La nuova vita di Nadia Comaneci, però, non inizia sotto una buona stella. Constantin, che l’aveva aiutata nella fuga, si rivela per la giovane l’ennesimo padre padrone. Nadia si ritrova di nuovo a subire gravi abusi, di cui non ha mai voluto rivelare troppo, fino a quando casualmente incontra di nuovo Bart Conner.

L’uomo diventa il suo compagno dal 1994 e il marito nell’aprile del ’96; i due si sposano in Romania, dove finalmente Nadia Comaneci è libera di tornare a testa alta e con serenità. La storia di Nadia e Bart sarà coronata nel 2006 dalla nascita del loro unico figlio, Dylan Paul.

Da allora inizia la trasformazione di Nadia Comaneci; da ragazzina manifesto della robotica perfezione di regime a esponente del Sogno americano; un passaggio da un estremo all’altro, con una sublimazione che ha dell’incredibile, anche a livello di immagine.

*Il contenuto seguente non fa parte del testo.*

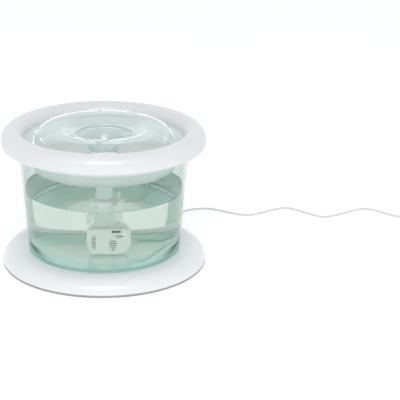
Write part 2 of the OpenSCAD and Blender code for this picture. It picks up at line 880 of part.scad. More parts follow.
// Route inside the tank: from the pump, along the floor and up the wall to the rim notch
inner_route = concat(
    [for (p = [[0, 0, 0], [4.5, 0.3, -0.1], [10.5, 3, -1.5], [16, 10, -4.5], [20.5, 20, -7.6]])
        gland_tip + p],
    [floor_turn - [2.2, 21.5, 4.2], floor_turn - [0.7, 9.5, 4.2], floor_turn],
    [for (part = [0.14, 0.29, 0.48, 0.67, 0.83, 0.91])
        let (z = floor_z + part * (lead_z - floor_z))
            on_turn(min(tank_r(z) - tank_wall - 3.2, climb_r), z)],
    [for (p = [[0.07, -4.9], [0.29, -2.3], [0.62, -0.6], [1, 0]])
        on_turn(climb_r + p[0] * (notch_in_r - climb_r), lead_z + p[1])]);

// Route outside: down behind the tank, and along the floor in loose waves
outer_route = concat(
    [for (p = [[0, 0], [5.6, -0.8], [10.8, -6], [12.8, -16.5]])
        on_turn(notch_out_r + p[0], lead_z + p[1])],
    [[79.4, 94.6, 102], [80.2, 95.6, 80], [81.3, 96.9, 58], [83.4, 99.4, 38], [87.2, 103.9, 20],
     [92.8, 110.6, 8], [98.5, 119, 2.4], [103, 134, 1.5], [107, 152, 1.5], [115, 168, 1.5],
     [132, 176, 1.5], [152, 176, 1.5], [172, 164, 1.5], [190, 153, 1.5], [208, 150.5, 1.5],
     [226, 160, 1.5], [245, 172, 1.5], [263, 177, 1.5], [279, 166, 1.5], [295, 149, 1.5],
     [311, 140, 1.5], [330, 147, 1.5], [351, 161, 1.5], [373, 171, 1.5], [391, 163, 1.5],
     [407, 146, 1.5], [421, 138.5, 1.5], [442, 139, 2.2]]);

// Route from the top of the coil over the incoming lead to the adapter
tail_route = [
    [434, 145.3, 9.8], [434.1, 139.5, 7.2], [434.8, 133.5, 4], [436.2, 127.5, 1.8],
    [438.7, 121.8, 1.9], [441.4, 117, 3.8], [443.1, 113.5, 5.4], [443.5, 110, 6]
];

// Points of a smooth curve through p, with n steps between one point and the next
function smooth(p, n) =
    concat(
        [for (i = [0:len(p) - 2], k = [0:n - 1])
            let (a = p[max(i - 1, 0)], b = p[i], c = p[i + 1], d = p[min(i + 2, len(p) - 1)],
                 t = k / n)
                0.5 * (2 * b + (c - a) * t + (2 * a - 5 * b + 4 * c - d) * t * t
                       + (3 * b - a - 3 * c + d) * t * t * t)],
        [p[len(p) - 1]]);

function unit(v) = v / norm(v);

// Sideways directions along a path, each carried on from the one before so that none twists
function sides(tangents, i = 0, made = []) =
    i == len(tangents) ? made :
    let (last = i == 0 ? (abs(tangents[0][2]) > 0.9 ? [1, 0, 0] : [0, 0, 1]) : made[i - 1],
         t = tangents[i])
        sides(tangents, i + 1, concat(made, [unit(last - (last * t) * t)]));

// A round tube of radius r swept along a path
module tube(path, r, facets = 8) {
    count = len(path);
    tangents = [for (i = [0:count - 1])
        unit(path[min(i + 1, count - 1)] - path[max(i - 1, 0)])];
    across = sides(tangents);
    rings = [for (i = [0:count - 1], k = [0:facets - 1])
        let (a = 360 * k / facets)
            path[i] + r * (cos(a) * across[i] + sin(a) * cross(tangents[i], across[i]))];
    walls = [for (i = [0:count - 2], k = [0:facets - 1])
        let (a = i * facets + k, b = i * facets + (k + 1) % facets)
            [a, b, b + facets, a + facets]];
    first = [for (k = [facets - 1:-1:0]) k];
    last = [for (k = [0:facets - 1]) (count - 1) * facets + k];
    polyhedron(points = rings, faces = concat([first], walls, [last]));
}

module lead_inner() {
    color("gainsboro") tube(inner_route, lead_r);
}

module lead_run() {
    color("gainsboro") tube(smooth(outer_route, 2), lead_r);
}

module lead_tail() {
    color("gainsboro") tube(tail_route, lead_r);
}

// Coil of the spare lead, three turns wide and four high, lifted by the tie under it
coil_at = [450, 157.8];
coil_pitch = 2 * lead_r + 0.1;
tie_t = 0.8;
coil_in = coil_r - 1.5 * coil_pitch;
coil_out = coil_r + 1.5 * coil_pitch;
coil_h = 4 * coil_pitch;

module lead_coil() {
    color("gainsboro")
    translate([coil_at[0], coil_at[1], tie_t])
        rotate_extrude() translate([coil_in, 0]) square([coil_out - coil_in, coil_h]);
}

module coil_tie() {
    tie_w = 5;
    color("dimgray")
    translate([coil_at[0], coil_at[1] - tie_w / 2, 0])
        difference() {
            translate([coil_in - tie_t - 0.3, 0, 0])
                cube([coil_out - coil_in + 2 * tie_t + 0.4, tie_w, coil_h + 2 * tie_t]);
            translate([coil_in - 0.3, -cut, tie_t])
                cube([coil_out - coil_in + 0.4, tie_w + 2 * cut, coil_h]);
        }
}

// Mains adapter lying on its side, its pins pointing away from the fountain
adapter_x = 430;
adapter_y = 38;
relief_l = 10;
pin_r = 2;
pin_l = 19;
pin_gap = 18.6;
// Slimmer root of a pin, which starts inside the housing
root_r = pin_r - 0.3;
root_in = 6;
root_out = 0.5;
pin_set = 20;
pin_y = adapter_y + pin_set;

module adapter_housing() {
    corner = 5;
    shoulder = 3;
    color("whitesmoke")
    difference() {
        union() {
            translate([adapter_x, adapter_y, 0])
                adapter_block(0, adapter_d - shoulder, corner, 0);
            translate([adapter_x, adapter_y, 0])
                adapter_block(adapter_d - shoulder, adapter_d, corner, 1.6);
        }
        for (z = [-1, 1])
            translate([0, pin_y, adapter_w / 2 + z * pin_gap / 2])
                rod_x(root_r, adapter_x + adapter_d - root_in, adapter_x + adapter_d + cut);
    }
}

// A slab of the adapter from x0 to x1, with rounded corners and its outline drawn in by inset
module adapter_block(x0, x1, corner, inset) {
    r = corner - inset;
    ends = [inset + r, adapter_l - inset - r];
    tops = [inset + r, adapter_w - inset - r];
    translate([x0, 0, 0])
        rotate([90, 0, 90])
            linear_extrude(x1 - x0)
                polygon(concat(
                    arc([ends[1], tops[1]], r, r, 0, 90, 6),
                    arc([ends[0], tops[1]], r, r, 90, 180, 6),
                    arc([ends[0], tops[0]], r, r, 180, 270, 6),
                    arc([ends[1], tops[0]], r, r, 270, 360, 6)));
}

module adapter_pins() {
    color("silver")
    for (z = [-1, 1])
        translate([0, pin_y, adapter_w / 2 + z * pin_gap / 2]) {
            x0 = adapter_x + adapter_d;
            x1 = x0 + pin_l;
            rod_x(root_r, x0 - root_in, x0 + root_out);
            rod_x(pin_r, x0 + root_out, x1 - 1);
            translate([x1 - 1, 0, 0])
                rotate([0, 90, 0]) cylinder(r1 = pin_r, r2 = pin_r - 0.8, h = 1);
        }
}

module adapter_relief() {
    color("whitesmoke")
    translate([adapter_x + adapter_d / 2, adapter_y + adapter_l, 6])
        rotate([-90, 0, 0]) cylinder(r1 = 3.6, r2 = lead_r + 0.5, h = relief_l);
}

base_ring();
grip_ring();
reservoir();
ring_upper();
ring_lower();
rim_seal();
bowl_tray();
filter_pan();
charcoal_pad();
fleece_pad();
return_duct();
riser_tube();
riser_seal();
jet();
dome();
spout_cup();
pump_housing();
intake_cover();
intake_foam();
volute_plate();
front_bush();
rear_bush();
pump_shaft();
impeller();
rotor_magnet();
flow_slider();
suction_cups();
pump_gland();
rim_grommet();
lead_inner();
lead_run();
lead_coil();
coil_tie();
lead_tail();
adapter_relief();
adapter_housing();
adapter_pins();
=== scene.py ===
import math
import bpy
import bmesh
from mathutils import Matrix, Vector


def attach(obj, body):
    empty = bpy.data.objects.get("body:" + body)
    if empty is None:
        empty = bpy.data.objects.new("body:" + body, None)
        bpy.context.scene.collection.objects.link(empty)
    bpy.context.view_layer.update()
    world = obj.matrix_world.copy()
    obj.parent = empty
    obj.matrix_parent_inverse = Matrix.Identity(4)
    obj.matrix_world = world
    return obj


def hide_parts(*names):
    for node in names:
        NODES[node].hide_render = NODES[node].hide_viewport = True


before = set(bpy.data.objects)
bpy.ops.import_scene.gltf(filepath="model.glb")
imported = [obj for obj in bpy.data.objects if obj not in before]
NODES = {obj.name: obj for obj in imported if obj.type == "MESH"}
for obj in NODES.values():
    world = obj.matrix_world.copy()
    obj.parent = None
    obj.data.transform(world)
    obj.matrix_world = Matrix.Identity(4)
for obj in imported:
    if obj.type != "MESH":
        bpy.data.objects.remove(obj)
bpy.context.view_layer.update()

# Lengths are in millimetres where a line multiplies them by MM, and otherwise in metres
MM = 0.001

# The tank's inside and the water in it, in millimetres, as the solids have them
TANK_FOOT_R = 97.3
TANK_RIM_R = 108.4
TANK_SEAT_Z = 16
TANK_H = 134
TANK_WALL = 2.4
TANK_FLOOR_Z = 21.2
FLOOR_FILLET = 3.0
WATER_Z = 100.0

# ---------------------------------------------------------------- camera

# How far the camera stands up from the level and turns to the right, how far it looks up from
# the point that it stands round, and how far it is rolled
PITCH, YAW, DROP, ROLL = (math.radians(a) for a in (20.0454, 4.2155, 0.0839, 1.0491))
CAMERA_REACH = 1786.538
STANDS_ROUND_Z = 78
FOCAL_PX = 1380.3923
PICTURE_PX = 400
SENSOR = 36


def make_camera():
    reach = CAMERA_REACH * MM
    eye = Vector((0, -reach * math.cos(PITCH), STANDS_ROUND_Z * MM + reach * math.sin(PITCH)))
    tilt = PITCH - DROP
    ahead = Vector((math.sin(YAW) * math.cos(tilt), math.cos(YAW) * math.cos(tilt), -math.sin(tilt)))
    right = ahead.cross(Vector((0, 0, 1))).normalized()
    up = right.cross(ahead)
    c, s = math.cos(ROLL), math.sin(ROLL)
    right, up = c * right + s * up, -s * right + c * up
    data = bpy.data.cameras.new("camera")
    data.sensor_width = SENSOR
    data.lens = SENSOR * FOCAL_PX / PICTURE_PX
    data.clip_start = 0.05
    data.clip_end = 60
    cam = bpy.data.objects.new("camera", data)
    bpy.context.scene.collection.objects.link(cam)
    m = Matrix((right, up, -ahead)).transposed().to_4x4()
    m.translation = eye
    cam.matrix_world = m
    bpy.context.scene.camera = cam


make_camera()

# ---------------------------------------------------------------- shader nodes

# Most of a noise's values lie between these two
NOISE_LOW, NOISE_HIGH = 0.3, 0.7


def new_material(name):
    """A material with a Principled shader on its surface."""
    m = bpy.data.materials.new(name)
    m.use_nodes = True
    nt = m.node_tree
    nt.nodes.clear()
    out = nt.nodes.new("ShaderNodeOutputMaterial")
    bsdf = nt.nodes.new("ShaderNodeBsdfPrincipled")
    nt.links.new(bsdf.outputs[0], out.inputs["Surface"])
    return m, nt, bsdf, out


def feed(nt, socket, value):
    """Gives a socket a constant, or another node's output."""
    if isinstance(value, bpy.types.NodeSocket):
        nt.links.new(value, socket)
    else:
        socket.default_value = value


def maths(nt, operation, *values):
    n = nt.nodes.new("ShaderNodeMath")
    n.operation = operation
    for socket, value in zip(n.inputs, values):
        feed(nt, socket, value)
    return n.outputs[0]


def remap(nt, value, from_min, from_max, to_min, to_max):
    """value, as it goes between the first two bounds, moved to between the last two."""
    n = nt.nodes.new("ShaderNodeMapRange")
    nt.links.new(value, n.inputs["Value"])
    n.inputs["From Min"].default_value = from_min
    n.inputs["From Max"].default_value = from_max
    n.inputs["To Min"].default_value = to_min
    n.inputs["To Max"].default_value = to_max
    return n.outputs[0]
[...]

Nadia, però, pare felice e finalmente capace di lasciarsi alle spalle l’ingombrante passato, ed è questo ciò che conta. Con un’immagine glamour, Nadia si divide tra gli affari, gestendo una palestra col marito, e beneficenza. Non c’è buona causa di cui Nadia non si sia fatta portavoce negli anni, rivestendo inoltre una serie di importanti cariche.

La storia di Nadia Comaneci è quella di una donna – una ragazzina – che ha conosciuto meglio di chiunque il duro prezzo della perfezione; un saliscendi tra successo e abusi, perdizione e riscossa col premio più ambito alla fine del percorso: l’equilibrio.